***** INFORMATION SUPPLIED

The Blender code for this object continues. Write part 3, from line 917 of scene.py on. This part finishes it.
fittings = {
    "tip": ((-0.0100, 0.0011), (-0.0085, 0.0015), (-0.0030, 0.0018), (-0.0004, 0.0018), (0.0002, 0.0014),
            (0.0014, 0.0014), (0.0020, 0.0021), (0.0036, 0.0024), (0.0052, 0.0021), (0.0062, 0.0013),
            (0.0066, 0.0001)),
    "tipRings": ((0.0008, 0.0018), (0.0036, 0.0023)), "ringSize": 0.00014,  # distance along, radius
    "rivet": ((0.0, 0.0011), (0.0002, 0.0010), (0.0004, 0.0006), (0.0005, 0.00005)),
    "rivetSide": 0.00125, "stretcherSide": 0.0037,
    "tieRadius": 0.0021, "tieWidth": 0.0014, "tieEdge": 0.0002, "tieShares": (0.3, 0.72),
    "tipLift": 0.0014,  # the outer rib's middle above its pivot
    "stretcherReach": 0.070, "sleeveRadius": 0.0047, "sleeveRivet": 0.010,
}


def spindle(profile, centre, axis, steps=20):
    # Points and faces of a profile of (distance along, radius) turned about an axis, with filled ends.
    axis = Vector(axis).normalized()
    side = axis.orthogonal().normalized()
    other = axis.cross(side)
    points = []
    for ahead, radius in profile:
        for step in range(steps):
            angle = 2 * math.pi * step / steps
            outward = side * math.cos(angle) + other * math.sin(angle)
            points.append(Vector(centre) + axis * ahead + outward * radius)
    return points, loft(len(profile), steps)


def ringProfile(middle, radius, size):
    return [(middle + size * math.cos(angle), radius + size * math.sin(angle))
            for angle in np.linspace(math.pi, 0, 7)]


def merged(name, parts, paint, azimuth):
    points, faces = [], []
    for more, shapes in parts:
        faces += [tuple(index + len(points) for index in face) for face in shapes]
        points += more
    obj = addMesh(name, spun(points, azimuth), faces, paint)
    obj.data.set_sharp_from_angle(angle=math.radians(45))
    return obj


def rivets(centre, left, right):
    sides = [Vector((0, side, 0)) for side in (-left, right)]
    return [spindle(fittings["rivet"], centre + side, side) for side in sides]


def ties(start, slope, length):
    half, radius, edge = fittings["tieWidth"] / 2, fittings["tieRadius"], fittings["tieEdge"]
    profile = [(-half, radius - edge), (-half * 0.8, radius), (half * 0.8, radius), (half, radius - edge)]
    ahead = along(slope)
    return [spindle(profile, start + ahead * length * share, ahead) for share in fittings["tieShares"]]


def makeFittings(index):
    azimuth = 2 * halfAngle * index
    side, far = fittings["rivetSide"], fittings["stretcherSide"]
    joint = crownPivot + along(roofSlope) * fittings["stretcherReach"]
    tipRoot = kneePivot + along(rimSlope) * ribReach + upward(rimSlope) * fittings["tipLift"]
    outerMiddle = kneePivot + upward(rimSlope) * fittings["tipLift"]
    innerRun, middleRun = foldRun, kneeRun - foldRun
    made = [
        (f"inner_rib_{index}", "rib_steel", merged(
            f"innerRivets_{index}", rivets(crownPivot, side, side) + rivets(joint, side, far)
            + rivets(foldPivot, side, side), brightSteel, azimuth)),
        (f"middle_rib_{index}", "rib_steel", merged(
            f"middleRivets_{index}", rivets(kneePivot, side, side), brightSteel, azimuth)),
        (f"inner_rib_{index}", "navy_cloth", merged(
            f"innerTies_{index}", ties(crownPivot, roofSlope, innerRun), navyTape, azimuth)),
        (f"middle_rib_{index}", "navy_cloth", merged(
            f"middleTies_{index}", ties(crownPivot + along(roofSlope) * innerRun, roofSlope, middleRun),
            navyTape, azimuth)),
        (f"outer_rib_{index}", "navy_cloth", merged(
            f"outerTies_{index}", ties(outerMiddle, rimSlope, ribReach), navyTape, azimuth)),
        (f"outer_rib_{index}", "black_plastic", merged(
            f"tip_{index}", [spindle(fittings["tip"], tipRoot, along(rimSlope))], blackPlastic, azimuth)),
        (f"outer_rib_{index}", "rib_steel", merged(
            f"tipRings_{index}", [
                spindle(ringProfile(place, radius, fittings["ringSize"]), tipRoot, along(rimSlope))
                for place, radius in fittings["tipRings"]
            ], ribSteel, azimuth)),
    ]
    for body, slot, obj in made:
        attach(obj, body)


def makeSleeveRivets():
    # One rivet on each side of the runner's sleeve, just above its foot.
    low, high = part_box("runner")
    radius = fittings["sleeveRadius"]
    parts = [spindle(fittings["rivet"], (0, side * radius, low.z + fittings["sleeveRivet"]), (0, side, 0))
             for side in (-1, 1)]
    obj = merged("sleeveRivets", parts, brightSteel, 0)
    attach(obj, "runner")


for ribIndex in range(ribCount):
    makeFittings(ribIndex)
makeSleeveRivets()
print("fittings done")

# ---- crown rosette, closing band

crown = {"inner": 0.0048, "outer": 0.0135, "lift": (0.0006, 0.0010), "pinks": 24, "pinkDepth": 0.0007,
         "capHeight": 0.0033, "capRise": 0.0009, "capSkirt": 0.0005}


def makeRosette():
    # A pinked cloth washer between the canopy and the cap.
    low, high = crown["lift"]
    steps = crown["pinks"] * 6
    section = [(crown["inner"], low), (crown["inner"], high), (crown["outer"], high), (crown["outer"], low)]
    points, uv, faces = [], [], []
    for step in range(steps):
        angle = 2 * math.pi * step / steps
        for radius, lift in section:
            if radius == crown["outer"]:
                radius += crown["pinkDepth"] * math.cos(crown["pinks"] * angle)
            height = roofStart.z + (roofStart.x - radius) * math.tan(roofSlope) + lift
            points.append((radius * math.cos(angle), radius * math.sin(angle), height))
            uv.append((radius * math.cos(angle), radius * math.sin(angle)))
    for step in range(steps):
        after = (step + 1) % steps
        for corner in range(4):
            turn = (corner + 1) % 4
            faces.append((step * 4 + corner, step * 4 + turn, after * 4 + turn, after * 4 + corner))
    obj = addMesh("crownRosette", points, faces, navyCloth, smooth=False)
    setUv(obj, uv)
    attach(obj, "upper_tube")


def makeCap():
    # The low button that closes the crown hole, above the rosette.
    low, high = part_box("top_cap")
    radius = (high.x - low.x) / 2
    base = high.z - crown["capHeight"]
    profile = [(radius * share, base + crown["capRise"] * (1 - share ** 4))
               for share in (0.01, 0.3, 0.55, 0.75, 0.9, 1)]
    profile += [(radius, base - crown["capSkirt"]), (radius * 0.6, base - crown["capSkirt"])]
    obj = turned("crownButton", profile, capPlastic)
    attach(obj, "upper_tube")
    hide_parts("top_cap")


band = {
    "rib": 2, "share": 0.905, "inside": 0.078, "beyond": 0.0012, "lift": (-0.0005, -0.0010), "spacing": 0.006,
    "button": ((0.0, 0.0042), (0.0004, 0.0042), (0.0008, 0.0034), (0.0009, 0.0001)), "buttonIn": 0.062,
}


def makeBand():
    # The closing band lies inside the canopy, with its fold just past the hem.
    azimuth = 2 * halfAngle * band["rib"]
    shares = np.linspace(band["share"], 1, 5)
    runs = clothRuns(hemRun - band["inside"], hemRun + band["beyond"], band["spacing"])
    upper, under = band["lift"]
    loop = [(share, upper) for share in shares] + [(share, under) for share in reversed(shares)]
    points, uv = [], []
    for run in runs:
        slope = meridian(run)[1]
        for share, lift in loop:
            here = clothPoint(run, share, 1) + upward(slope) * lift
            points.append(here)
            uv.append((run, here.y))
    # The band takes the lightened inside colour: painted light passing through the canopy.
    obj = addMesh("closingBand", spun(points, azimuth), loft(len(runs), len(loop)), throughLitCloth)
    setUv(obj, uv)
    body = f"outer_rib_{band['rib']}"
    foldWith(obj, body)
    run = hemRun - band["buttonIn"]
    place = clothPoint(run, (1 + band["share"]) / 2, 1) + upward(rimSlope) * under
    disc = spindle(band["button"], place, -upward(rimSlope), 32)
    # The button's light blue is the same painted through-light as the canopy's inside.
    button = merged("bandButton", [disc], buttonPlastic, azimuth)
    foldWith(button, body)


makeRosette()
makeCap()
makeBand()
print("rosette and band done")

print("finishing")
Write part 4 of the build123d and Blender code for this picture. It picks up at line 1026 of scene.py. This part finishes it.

**********

- [DIRECTION]: Everything from the line with "attach(obj, body)" through the line with "# ---- crown rosette, closing band", both ends included, should be repeated exactly; nothing else should appear.

- [ANSWER TO THE PROBLEM]:
        attach(obj, body)


def makeSleeveRivets():
    # One rivet on each side of the runner's sleeve, just above its foot.
    low, high = part_box("runner")
    radius = fittings["sleeveRadius"]
    parts = [spindle(fittings["rivet"], (0, side * radius, low.z + fittings["sleeveRivet"]), (0, side, 0))
             for side in (-1, 1)]
    obj = merged("sleeveRivets", parts, brightSteel, 0)
    attach(obj, "runner")


for ribIndex in range(ribCount):
    makeFittings(ribIndex)
makeSleeveRivets()
print("fittings done")

# ---- crown rosette, closing band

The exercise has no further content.